I am a feminist because it would be impossible for me to be anything else.

I firmly believe that when most people actually learn what "the F-word" means, they can't deny that their daughters, their sister, and their mothers deserve nothing less.

And they are feminists too.

Friday, December 2, 2011

Four Percent

Ten days until I graduate college.
More importantly, ten days until I am done with my student teaching.

All semester, as I've talked with teachers about the difficulty of dealing with some students (their attitudes, their complaining, their work ethic and such), I've gotten similar answers:

"Meh, they're just kids. They'll grow out of it."

"They're adolescents."

"What did you expect? They're teenagers."

"The behaviors associated with minor mental illness, substance abuse, and adolescence all look the same. It's hard to tell them apart and easy to misdiagnose."

This doesn't say much good about the state of some of our youth. I don't think this is a recent phenomenon that I was unaffected by 5-8 years ago. Yet, only now, it totally perplexes me. Hearing what teachers have to say about the norms associated with this age group makes me sad. Aren't we giving up on them? Shouldn't we expect more? Shouldn't what one teacher calls "egocentric impulsivity" be harnessed? Tamed? Managed? Can we save them from this self-centered, irrational roller coaster? In short, shouldn't other teachers be as equally bothered by this as I am?

Experienced educators have, not only thick skin, but a better understanding of the development of human beings than I do. Most of them are parents. This might have something to do with it. Because they seem so unaffected and unconcerned with the attitudes of the teenagers they encounter day-to-day.

For example, today in class a student was doing her chemistry homework while I was teaching. I didn't actually notice, but Ken did. He took the piece of paper and put it on his desk to be given back at the end of class. A simple move to get the student on-track and focused on the task at hand. I thought. She rolled her eyes, pursed her lips tightly together, glared straight ahead, crossed her arms in front of her chest, and remained absolutely silent and apparently disgusted for the next 40 minutes.

This blows my mind.
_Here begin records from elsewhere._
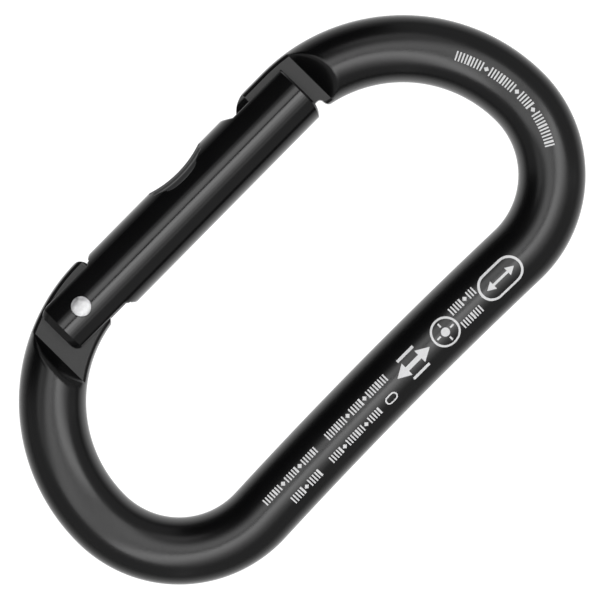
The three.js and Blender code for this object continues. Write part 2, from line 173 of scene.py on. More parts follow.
world = bpy.data.worlds.new("dark_studio")
scene.world = world
world.use_nodes = True
world.node_tree.nodes["Background"].inputs["Color"].default_value = DARK_ROOM
scene.view_settings.view_transform = "Standard"

# %% [markdown]
# ## A small language for materials
# A shader is a graph of nodes, but a formula is easier to read than a graph. The class below wraps
# one output of a node, so that ordinary arithmetic on it adds Math nodes, and its `node` method
# adds any other node: its settings first, then the values or links of its sockets.


# %% Shader values
class Wire:
    """One output of a shader node, in the material that it belongs to."""

    def __init__(self, tree, socket=None):
        self.tree = tree
        self.socket = socket

    def node(self, kind, settings=None, output=0, **sockets):
        made = self.tree.nodes.new("ShaderNode" + kind)
        for name, value in (settings or {}).items():
            if name == "stops":
                set_stops(made.color_ramp, value)
            else:
                setattr(made, name, value)
        for name, value in sockets.items():
            place = int(name[1:]) if name[0] == "_" else name.replace("_", " ")
            self.feed(made.inputs[place], value)
        return Wire(self.tree, made.outputs[output])

    def feed(self, target, value):
        if isinstance(value, Wire):
            self.tree.links.new(value.socket, target)
        else:
            target.default_value = value

    def math(self, operation, *values):
        places = {f"_{index}": value for index, value in enumerate(values)}
        return self.node("Math", {"operation": operation}, **places)

    def __add__(self, other):
        return self.math("ADD", self, other)

    def __radd__(self, other):
        return self.math("ADD", other, self)

    def __sub__(self, other):
        return self.math("SUBTRACT", self, other)

    def __mul__(self, other):
        return self.math("MULTIPLY", self, other)

    def __truediv__(self, other):
        return self.math("DIVIDE", self, other)


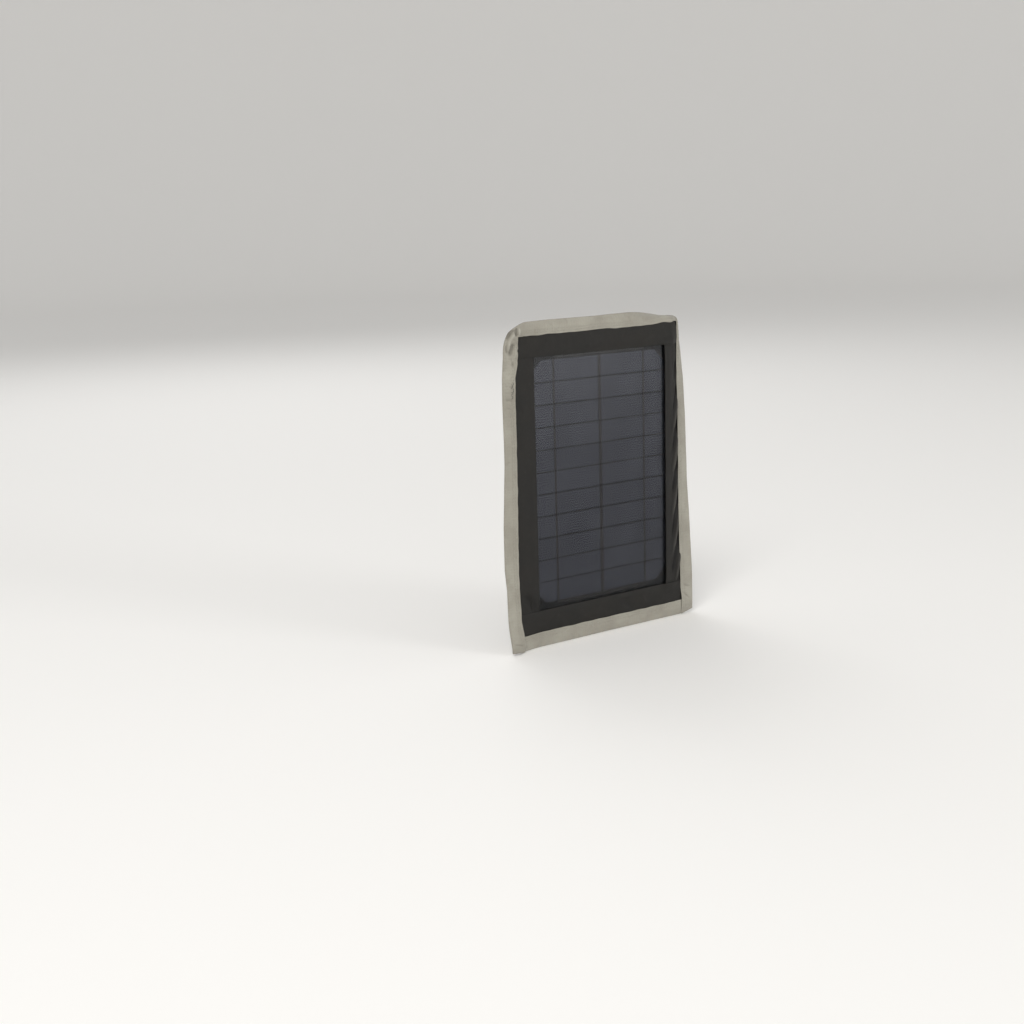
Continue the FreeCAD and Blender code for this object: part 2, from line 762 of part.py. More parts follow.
def make_electronics():
    """The circuit board, its components and the two leads from the laminate."""
    outline = rectangle(
        "0 - pcb_wide / 2",
        "pcb_wide / 2",
        f"{CASE_MIDDLE} - pcb_high / 2",
        f"{CASE_MIDDLE} + pcb_high / 2",
    )
    pcb = plate("PcbPlate", outline, PCB_HIGH, PCB_LOW)
    pads = []
    leads = []
    for right in (-1, 1):
        x = f"{right} * lead_apart / 2"
        below = f"{PCB_LOW} - pcb_thick / 2"
        pads.append(rod(f"Pad{right + 1}", "lead_round", "2 * pcb_thick", x, below, LEAD_LEVEL))
        leads.append(rod(
            f"Lead{right + 1}", "lead_round", minus(PCB_HIGH, BOARD_BACK), x, BOARD_BACK, LEAD_LEVEL
        ))
    subpart(cut("Pcb", pcb, *pads), "circuit_board")
    subpart(group("Leads", *leads), "lead_wires")
    cans = []
    for x in ("left_can", "right_can"):
        level = f"{CASE_MIDDLE} - can_drop"
        cans.append(rod(f"{x}_rod", "can_round", "can_high", x, PCB_HIGH, level))
    subpart(group("Cans", *cans), "capacitors")


def make_socket():
    """A type A charging socket: shell, tongue and four contacts, opening towards +X."""
    mouth = WALL_IN
    back = f"({WALL_IN} - usb_long)"
    y = (PCB_HIGH, f"{PCB_HIGH} + usb_high")
    z = (f"{CASE_MIDDLE} - usb_wide / 2", f"{CASE_MIDDLE} + usb_wide / 2")
    inner_y = (f"{y[0]} + usb_wall", f"{y[1]} - usb_wall")
    inner_z = (f"{z[0]} + usb_wall", f"{z[1]} - usb_wall")
    shell = block("ShellBox", (back, mouth), y, z)
    room = block("ShellRoom", (f"{back} + usb_wall", f"{mouth} + spare"), inner_y, inner_z)
    subpart(cut("Shell", shell, room), "usb_shell")

    inner_x = (f"{back} + usb_wall", f"{back} + usb_block_long")
    rear = block("TongueBlock", inner_x, inner_y, inner_z)
    tongue_low = f"({inner_y[0]} + tongue_lift)"
    tongue_top = f"({tongue_low} + tongue_thick)"
    blade = block(
        "TongueBlade",
        (f"{back} + usb_wall", f"{mouth} - tongue_inset"),
        (tongue_low, tongue_top),
        (f"{CASE_MIDDLE} - tongue_wide / 2", f"{CASE_MIDDLE} + tongue_wide / 2"),
    )
    subpart(fuse("Tongue", rear, blade), "usb_tongue")

    contacts = []
    for number in range(4):
        middle = f"({CASE_MIDDLE} + {number - 1.5} * contact_apart)"
        contacts.append(block(
            f"Contact{number}",
            (f"{back} + usb_block_long", f"{mouth} - contact_inset"),
            (tongue_top, f"{tongue_top} + contact_thick"),
            (f"{middle} - contact_wide / 2", f"{middle} + contact_wide / 2"),
        ))
    subpart(group("Contacts", *contacts), "usb_contacts")


def make_port_cover():
    """A rubber cover that plugs the port and turns on a pin above it."""
    face = (f"{WALL_OUT} + cover_gap", f"{WALL_OUT} + cover_gap + cover_thick")
    leaf = block(
        "CoverLeaf",
        face,
        (COVER_FRONT, COVER_REAR),
        (f"{CASE_MIDDLE} - cover_wide / 2", f"{CASE_MIDDLE} + cover_wide / 2 - hinge_round / 2"),
    )
    plug = block(
        "CoverPlug",
        (f"{WALL_OUT} - plug_long + cover_gap", f"{WALL_OUT} + cover_gap"),
        (
            f"{USB_MIDDLE} - port_high / 2 + plug_gap",
            f"{USB_MIDDLE} + port_high / 2 - plug_gap",
        ),
        (
            f"{CASE_MIDDLE} - port_wide / 2 + plug_gap",
            f"{CASE_MIDDLE} + port_wide / 2 - plug_gap",
        ),
    )
    barrel_low = f"({EAR_FRONT} + ear_thick + ear_gap)"
    barrel_long = "(ear_span - 2 * ear_thick - 2 * ear_gap)"
    neck = block(
        "CoverNeck",
        face,
        (barrel_low, f"{barrel_low} + {barrel_long}"),
        (CASE_MIDDLE, HINGE_Z),
    )
    barrel = rod("CoverBarrel", "hinge_round", barrel_long, HINGE_X, barrel_low, HINGE_Z)
    hole = rod("CoverHole", "pin_round + pin_gap", "cover_high", HINGE_X, COVER_FRONT, HINGE_Z)
    subpart(cut("PortCover", fuse("CoverSolid", leaf, plug, neck, barrel), hole), "port_cover")
    pin = rod("CoverPin", "pin_round", "ear_span", HINGE_X, EAR_FRONT, HINGE_Z)
    subpart(pin, "port_cover_pin")


# ---------------------------------------------------------------- flap over the box
def make_flap():
    """A fabric flap sewn above the case, arched over it and closed below it."""
    thick = "flap_thick"
    section = [
        (FLAP_START, FLAP_TOP),
        (f"{FLAP_START} + {thick}", FLAP_TOP),
        (f"{FLAP_OVER} + {thick}", FLAP_SHOULDER),
        (f"{FLAP_OVER} + {thick}", FLAP_KNEE),
        (f"{FLAP_LOW} + {thick}", FLAP_FOOT),
        (f"{FLAP_LOW} + {thick}", FLAP_TIP),
        (FLAP_LOW, FLAP_TIP),
        (FLAP_LOW, f"{FLAP_FOOT} + {thick}"),
        (FLAP_OVER, f"{FLAP_KNEE} + {thick}"),
        (FLAP_OVER, f"{FLAP_SHOULDER} - {thick}"),
        (FLAP_START, f"{FLAP_TOP} - {thick}"),
    ]
    body = strip("Flap", section, "0 - flap_wide / 2", "flap_wide / 2")
    subpart(body, "cover_flap")

    x = ("0 - patch_wide / 2", "patch_wide / 2")
    z = (f"{FLAP_TIP} + patch_inset", f"{FLAP_TIP} + patch_inset + patch_high")
    hooks = block("HookPatch", x, (f"{FLAP_LOW} - patch_hook_thick", FLAP_LOW), z)
    subpart(hooks, "flap_hook_patch")
    loops = block("LoopPatch", x, (CLOTH_BACK, f"{CLOTH_BACK} + patch_thick"), z)
    subpart(loops, "flap_loop_patch")


# ---------------------------------------------------------------- build, check and write
make_cloths()
make_binding()
make_thread()
make_hook_tapes()
make_sheets()
make_cells()
make_ribbons()
make_cross_ribbons()
make_case()
make_lid()
make_seal()
make_screws()
make_light_pipe()
make_electronics()
make_components()
make_socket()
make_port_cover()
make_flap()
doc.recompute()

for thing in doc.Objects:
    if {"Invalid", "Error"} & set(thing.State):
        raise RuntimeError(f"{thing.Name} failed: {thing.State}")
for thing in subparts:
    if thing.Shape.isNull() or not thing.Shape.isValid():
        raise RuntimeError(f"{thing.Label} has no valid shape")

os.makedirs("parts", exist_ok=True)
for thing in subparts:
    thing.Shape.exportStep(f"parts/{thing.Label}.step")
    box = thing.Shape.BoundBox
    print(
        f"{thing.Label:22s} solids {len(thing.Shape.Solids):3d} volume {thing.Shape.Volume:10.2f}"
        f"  x {box.XMin:8.2f} {box.XMax:8.2f}  y {box.YMin:6.2f} {box.YMax:6.2f}"
        f"  z {box.ZMin:8.2f} {box.ZMax:8.2f}"
    )
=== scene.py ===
import math
import random

import bpy
import numpy as np
from mathutils import Matrix, Vector, noise


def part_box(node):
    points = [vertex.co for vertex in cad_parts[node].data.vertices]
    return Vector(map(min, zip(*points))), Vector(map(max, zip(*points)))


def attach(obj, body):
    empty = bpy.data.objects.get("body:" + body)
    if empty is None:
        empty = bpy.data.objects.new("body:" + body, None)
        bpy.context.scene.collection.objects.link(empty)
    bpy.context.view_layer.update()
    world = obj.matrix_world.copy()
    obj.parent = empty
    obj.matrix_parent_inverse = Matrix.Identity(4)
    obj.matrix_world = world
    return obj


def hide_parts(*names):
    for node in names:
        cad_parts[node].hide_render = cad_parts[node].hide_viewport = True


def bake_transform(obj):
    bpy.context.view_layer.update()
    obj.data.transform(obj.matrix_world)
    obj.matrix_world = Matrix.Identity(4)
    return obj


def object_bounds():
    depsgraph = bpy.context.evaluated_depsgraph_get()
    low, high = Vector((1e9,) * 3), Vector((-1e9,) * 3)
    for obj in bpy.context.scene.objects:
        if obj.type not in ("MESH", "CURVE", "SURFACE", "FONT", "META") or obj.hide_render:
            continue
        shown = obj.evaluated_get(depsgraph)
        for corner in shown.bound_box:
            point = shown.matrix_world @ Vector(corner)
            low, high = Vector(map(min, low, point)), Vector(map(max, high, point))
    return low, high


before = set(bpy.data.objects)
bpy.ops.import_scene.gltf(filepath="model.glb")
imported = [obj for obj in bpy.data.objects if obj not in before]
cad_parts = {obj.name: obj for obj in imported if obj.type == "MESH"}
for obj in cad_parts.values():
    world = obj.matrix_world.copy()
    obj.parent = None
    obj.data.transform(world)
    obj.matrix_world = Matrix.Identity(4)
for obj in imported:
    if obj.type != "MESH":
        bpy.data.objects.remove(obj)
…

Of course, you can't be so obviously disrespectful and ignore what the teacher's trying to teach, but to her, this was an abomination. An infringement on her rights. An outrage. To her, this was nearly the end of the world. Or at least the end of the next 40 minutes (which might as well have been her world).

When the bell rang, there was no reasoning with her. No talking. No conversation about why Ken just might've been trying to keep her focused. No. She was pissed and wanted to be pissed. Congratulations.

Things like this drive me crazy. I want to sit them down and say, "Really? You're sixteen years-old and this is what you're throwing a tantrum over (a lost assignment, homework, a quiz, for the classroom to be quiet)? Do you see how this is helping no one? Not me? Not you?"

I don't understand it, yet, I know my own irrational behaviors.

Such as, one morning a few weeks ago, I decided to write down what was stressing me out about school. It came down to this: of the roughly one hundred students that I interact with every day, there are about four students in particular who frustrate me to no end. Four percent of the students I encounter each day cause about 95% of my stress. I've been letting the minority rule me.

I can't change difficult students. I can't make them see that what they're SO angry about in this moment is really not a big deal. But I can focus on the fact that ninety-six percent of my students are pretty descent. That other four percent may be ornery and make me want to hit myself in the face (with a cast iron skillet), but at the end of the day, they are only four percent.

They are only four percent.
They are only four percent.

Yes, alas, I'll need to repeat this numerous times in the next ten days when that four percent threatens my sanity and my sincerity toward the other ninety-six percent who make me smile, who work hard, who don't complain, and who have brightened my day. Every day.